Notable Quotes & Memorable Moments
- Dr. Laura (on clarity in communication):
"Can you try to make it a concise question like, 'my question is'? [03:23]" - Dr. Laura (challenging the trade-off):
"What was that better lifestyle than having your own money, your own time traveling, being able to buy gifts?" [11:02] - Michelle (on self-awareness):
"Maybe I was lonely at the time." [11:46] - Dr. Laura (on personal responsibility):
"Don't blame him for any change you made. He didn't make you his wife. And you were okay with that?" [11:58] - Dr. Laura (on companionship vs. loneliness):
"Because with a companion, we're not lonely." [12:54] - Dr. Laura (on enriching life beyond romance):
"If you'd like to add more things to your life besides investments, you can take some classes, you can get in better health… There are things you can do and still have a companion." [13:19]

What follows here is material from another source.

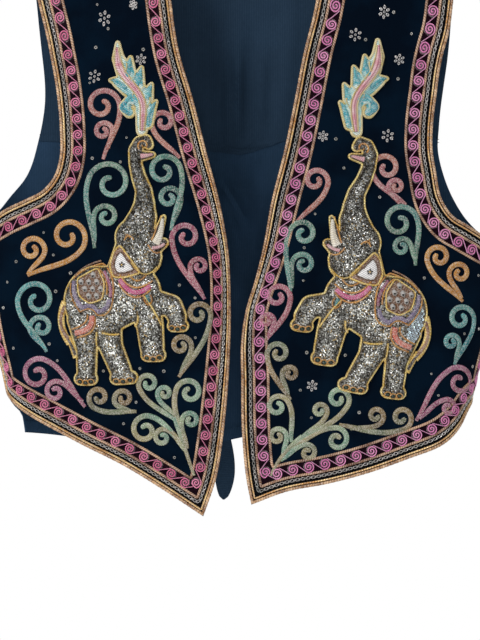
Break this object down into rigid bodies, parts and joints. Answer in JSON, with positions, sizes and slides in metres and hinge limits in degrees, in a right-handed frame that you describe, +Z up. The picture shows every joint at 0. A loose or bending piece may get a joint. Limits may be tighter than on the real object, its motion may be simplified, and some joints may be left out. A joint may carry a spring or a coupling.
{
  "type": "waistcoat",
  "caption": "Sleeveless open waistcoat in dark blue velvet with pointed fronts, embroidered borders and scrolls, padded elephants and leaf plumes, a plain seamed back and back ties.",
  "frame": {"origin": "middle of the neck opening between the two neck points, level with the top of the shoulders, where the wearer's shoulders hold the garment up", "axes": "+Z up, the wearer faces -Y, +X towards the wearer's left"},
  "size_m": [0.4844, 0.1381, 0.5698],
  "materials": {
    "velvet": "short-pile dark blue velvet",
    "lining": "plain navy lining cloth with a fine twill line",
    "gold_braid": "twisted gold-coloured cord"
  },
  "bodies": {
    "root": {"front_left": "velvet", "front_right": "velvet", "back_upper": "lining", "back_lower": "lining", "edge_braid_left": "gold_braid", "edge_braid_right": "gold_braid", "tie_left": "lining", "tie_right": "lining", "tie_knot": "lining", "tie_end_left": "lining", "tie_end_right": "lining"}
  },
  "joints": []
}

Timestamps for Important Segments
- 01:44: Michelle introduces her situation and question
- 03:08: Dr. Laura asks for clarity on Michelle’s question
- 03:34: Dr. Laura’s screenwriter metaphor begins
- 06:37: Michelle imagines her life after leaving
- 09:07: Dr. Laura pushes Michelle to examine her original choices
- 11:46: Michelle admits loneliness was the driver
- 11:58: Dr. Laura on taking responsibility for choices
- 12:43: Dr. Laura reframes relationship as companionship, not romance
- 13:19: Suggestions for Michelle to enrich her life further
Summary and Takeaway
Dr. Laura guides Michelle to an honest self-appraisal: her years with this man were likely motivated by loneliness and a desire for steady companionship. The relationship hasn’t delivered love or official commitment, but has offered her a sense of security and company that her family cannot provide. Dr. Laura encourages Michelle to see her own agency—her ability to take up new hobbies, travel, volunteer, or find enrichment—with or without leaving her current companion, reframing the notion that companionship must be conflated with love.
The core message: Accept responsibility for your own life choices, recognize the true needs those choices serve, and enrich your life in ways that matter to you—regardless of age or relationship status.